For more than a decade since 2012, CDRF has been conducting such a social experiment in Bijie. This initiative has evolved from improving the rural kindergarten system and providing in-home parenting guidance, to the establishment of the "Comprehensive Demonstration Zone for Rural Children's Development" in September 2021 — all aimed at exploring a new pathway to support the development of children in rural China.
Data shows that through these interventions, the prevalence of developmental delay among children aged 0–3 dropped significantly from an average of 29% to 13%, while the risk of social-emotional delay fell sharply from 52% to 11%. After entering kindergarten, the children showed qualitative improvements in cognitive domains such as numeracy, reading and writing, with the overall child ability index increasing by 9.4%.
Predicament in deep mountains
Deep in the mountains of Dayin Town, Bijie, lives 67-year-old Grandma Ding, who bears the weight of raising seven grandchildren alone.
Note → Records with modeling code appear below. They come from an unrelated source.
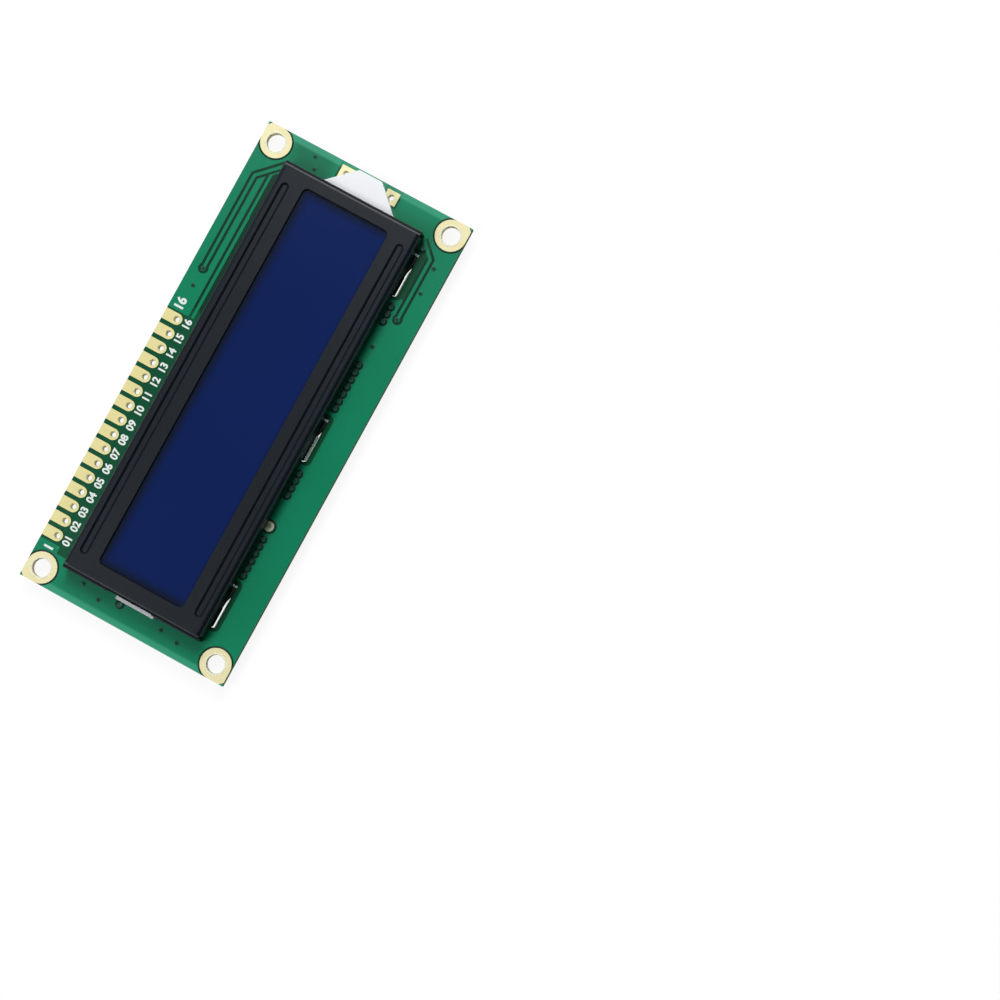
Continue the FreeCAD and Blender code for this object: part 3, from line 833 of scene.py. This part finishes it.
def make_world():
    """Dim even light on the part, and white behind it."""
    world = bpy.data.worlds.new("studio_air")
    bpy.context.scene.world = world
    world.use_nodes = True
    tree = world.node_tree
    tree.nodes.clear()
    out = add(tree, "ShaderNodeOutputWorld")
    path = add(tree, "ShaderNodeLightPath")
    lit = add(tree, "ShaderNodeBackground")
    lit.inputs["Color"].default_value = (0.97, 0.985, 1.0, 1.0)
    lit.inputs["Strength"].default_value = 0.1
    seen = add(tree, "ShaderNodeBackground")
    seen.inputs["Color"].default_value = (1.0, 1.0, 1.0, 1.0)
    seen.inputs["Strength"].default_value = 1.0
    mixed = add(tree, "ShaderNodeMixShader")
    wire(tree, path.outputs["Is Camera Ray"], mixed.inputs[0])
    wire(tree, lit.outputs[0], mixed.inputs[1])
    wire(tree, seen.outputs[0], mixed.inputs[2])
    wire(tree, mixed.outputs[0], out.inputs["Surface"])


def soft_lamp(name, place, size_x, size_y, power):
    """A rectangular lamp at a place in metres, turned toward the part."""
    light = bpy.data.lights.new(name, "AREA")
    light.shape = "RECTANGLE"
    light.size = size_x
    light.size_y = size_y
    light.energy = power
    lamp = bpy.data.objects.new(name, light)
    bpy.context.scene.collection.objects.link(lamp)
    lamp.location = place
    lamp.rotation_euler = (-Vector(place)).to_track_quat("-Z", "Y").to_euler()


def make_camera():
    """Where the photograph's camera stood, in millimetres, and which way is right and up in its picture."""
    place = Vector((-8.72, -84.48, 446.79))
    right = Vector((0.47964, -0.87475, -0.06902)).normalized()
    up = Vector((0.8769, 0.47501, 0.07363))
    toward = right.cross(up).normalized()
    up = toward.cross(right).normalized()
    data = bpy.data.cameras.new("photo_camera")
    data.sensor_width = 36.0
    data.lens = 105.12
    data.clip_start = 0.01
    data.clip_end = 20.0
    camera = bpy.data.objects.new("photo_camera", data)
    bpy.context.scene.collection.objects.link(camera)
    turn = Matrix((right, up, toward)).transposed()
    camera.matrix_world = Matrix.Translation(place * MM) @ turn.to_4x4()
    bpy.context.scene.camera = camera


make_floor()
make_world()
soft_lamp("left_softbox", (-0.30, 0.24, 0.66), 0.25, 0.3, 1.65)
soft_lamp("right_softbox", (0.44, 0.12, 0.58), 0.3, 0.3, 2.3)
soft_lamp("right_top_softbox", (0.31, 0.17, 0.70), 0.25, 0.3, 1.3)
soft_lamp("far_softbox", (-0.05, 0.62, 0.46), 1.3, 0.6, 1.4)
make_camera()
bpy.context.scene.view_settings.view_transform = "Standard"
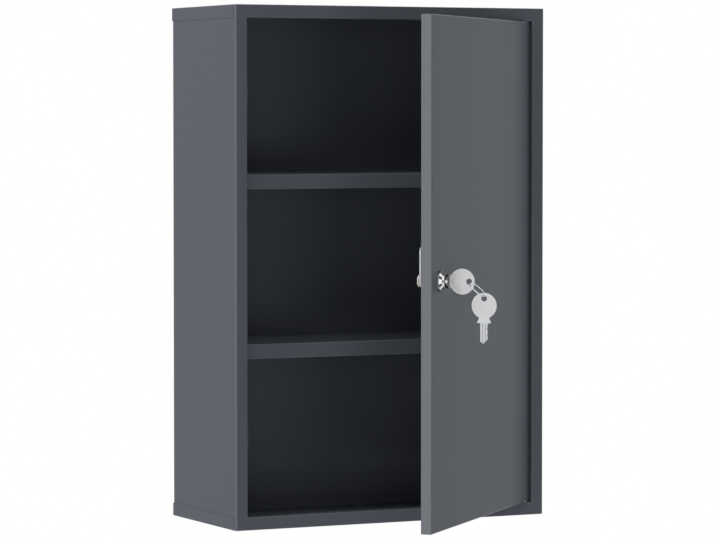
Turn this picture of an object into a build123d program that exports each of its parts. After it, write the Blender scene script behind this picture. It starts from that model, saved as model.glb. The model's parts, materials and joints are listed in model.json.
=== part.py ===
from build123d import *
import os
from math import asin, cos, degrees, hypot, radians, sin

# Lockable steel wall cabinet with one door, shown with its door part open.
# Millimetres. X runs to the right, Y from the front to the back, Z up.
# The origin is in the middle of the base. The door faces -Y.

# Body
cabinet_width = 400.0
cabinet_height = 600.0
cabinet_depth = 180.0
sheet = 0.6
frame_face = 15.0
frame_return = 18.0
corner_radius = 2.0
bend_radius = 1.2
back_flange = 12.0
cap_blend_start = 3.0
cap_blend_end = 8.0
wall_hole_diameter = 8.0
wall_hole_spacing = 300.0
wall_hole_rise = 480.0

# Shelves
shelf_pitch = 194.7
shelf_lip = 17.0
shelf_hem = 8.0
shelf_side_lip = 12.0
shelf_setback = 19.0
shelf_side_gap = 0.5
shelf_back_gap = 0.4
ledge_width = 12.0
ledge_drop = 12.0
ledge_sheet = 0.8
ledge_end_gap = 8.0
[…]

With her son and daughter-in-law working far away, the duty of parenting has fallen entirely onto her shoulders. Her 18-month-old grandson is a key focus for parenting coach Deng Man. Yet, Deng Man's early education sessions were often disrupted by the cries and squabbles of the other children. "The toys are snatched away the moment I take them out," Deng Man sighed helplessly. "The adults are already overwhelmed with chores and have little time to play with the children."